Sans savoir si certaines de ses parcelles ont survécu aux flammes, le vigneron ne se fait pas d’illusion. « Cela fait des jours que les vignes baignent dans cette odeur de fumée. Il y a des traitements pour enlever le goût de fumée mais ils diminuent la qualité du vin », déplore-t-il en concédant que « les vins n’auront certainement pas le même caractère que les années précédentes ».
Concernant les parcelles parties en fumée, il faudra attendre cinq ans pour replanter et pour que les vignes fleurissent à nouveau. « Il faut compter entre 100.000 et 125.000 dollars pour replanter un acre de vignoble (soit 0,4 hectare, Ndlr) », estime Jean-Noël Fourmeaux depuis son salon de dégustation situé à Saint Helena, à 20 miles au nord de Napa.

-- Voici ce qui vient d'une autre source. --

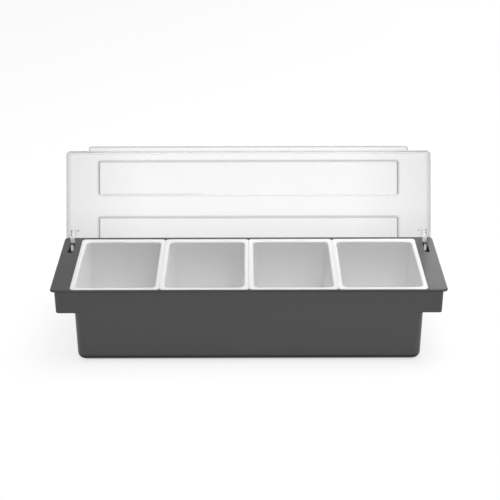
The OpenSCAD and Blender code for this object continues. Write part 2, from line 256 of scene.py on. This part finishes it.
# The painted shade at shares of the width END_SHADE, up to each end of the lid
END_SHADE = 0.1
END_PAINTED_SHADES = ((0.0, "#ffffff"), (0.5, "#f7f7f7"), (0.96, "#efefef"), (0.98, "#dedede"))
# Painted shade along the lid's edges and in its corners
EDGE_PAINTED_SHADE = "#eaebeb"
EDGE_RADIUS = 0.0012
# Waves that the melt left as it filled the mould: how long they are and how deep
FLOW_WAVE = 0.035
FLOW_DEPTH = 0.0005
FLOW_STRENGTH = 0.03
# What is left of light that passes a wall on its way to what the lid shades
SHADOW_TINT = "#f2f2f2"

# Finger lip: how far forward of the pivot its front edge and its root are, how far out its
# ends are, and the width of the band along them that gets painted shade
LIP_DEPTH = 0.0056
LIP_INSET = 0.03
LIP_FRONT = LID_PIVOT[1] - tray_lowest.y
LIP_ROOT = LIP_FRONT - LIP_DEPTH
LIP_END = LID_HALF_WIDTH - LIP_INSET
LIP_BAND = 0.001
LIP_PAINTED_SHADE = "#c4c5c5"

# Raised panels: the heights over the pivot, with the lid shut, where their walls start and
# where their inner edges do
PANEL_FOOT = (0.0312, 0.0316)
PANEL_EDGE = (0.033, 0.034)
# The outward part of a normal on inner faces, and on outer ones
INNER_FACE = (-0.05, 0.05)
# The forward part of a normal inside the front walls, and elsewhere
FRONT_WALL = (-0.6, -0.3)
# The sideways part of a normal off the end walls, and on them
END_WALL = (0.3, 0.6)
# The outward or inward part of a normal on walls, and on level faces
SLOPED_WALL = (0.8, 0.97)
# Painted shade on the panels' walls: its grey, its share on all of them, and inside the front wall
PANEL_WALL_PAINTED_SHADE = "#8c8d8d"
PANEL_WALL_SHARE = 0.18
PANEL_FRONT_SHARE = 0.35
# How far a wall's normal leans towards the cover's in the shading, for its rounded foot
PANEL_WALL_EASE = 1.8

# Arms: the distances from the pivot's axis where each finish starts, is full, is still full
# and ends. Outward from the stub they are the spoke in its slot, and the bar, whose root
# passes the tray's rim and whose neck meets the cover.
SPOKE_SPAN = (0.005, 0.006, 0.0125, 0.0145)
# The spoke's painted glow, an emission of this strength
SPOKE_PAINTED_GLOW = 0.22
ROOT_SPAN = (0.0165, 0.0175, 0.0235, 0.0245)
ROOT_CLARITY = 0.2
BAR_SPAN = (0.0165, 0.0175, 0.0315, 0.0335)
# The bar's painted glow, an emission of this strength
BAR_PAINTED_GLOW = 0.12
NECK_SPAN = (0.0235, 0.0255, 0.0315, 0.0335)
# Painted shade on the necks' side faces: where it starts and is full, and how deep it gets
NECK_SIDE = (0.6, 0.8)
NECK_SIDE_SHARE = 0.3
NECK_EASE = 3.0
ARM_END = (0.0315, 0.0335)
ARM_ROUGHNESS = 0.08
ARM_CLARITY = 0.95


def from_pivot(tree):
    """The place on the lid, taken from the middle of its pivot's axis."""
    place = add_node(tree, "ShaderNodeTexCoord").outputs["Object"]
    return add_node(tree, "ShaderNodeVectorMath", (place, LID_PIVOT), operation="SUBTRACT")


def part_sideways(tree, vector):
    """How far a place or a normal reaches towards either end of the lid."""
    side = add_node(tree, "ShaderNodeSeparateXYZ", (vector,)).outputs["X"]
    return add_node(tree, "ShaderNodeMath", (side,), operation="ABSOLUTE")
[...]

« Nous attendons les visiteurs avec un grand sourire mais c’est mort ici, il n’y a plus de touristes. Nous allons faire un mois catastrophique », s’exclame-t-il, en envisageant une perte de 240.000 dollars de chiffre d’affaires sur le mois d’octobre, pour son activité dégustation. Sans parler du fait que cette année, il ne fera « pas beaucoup de rouge ».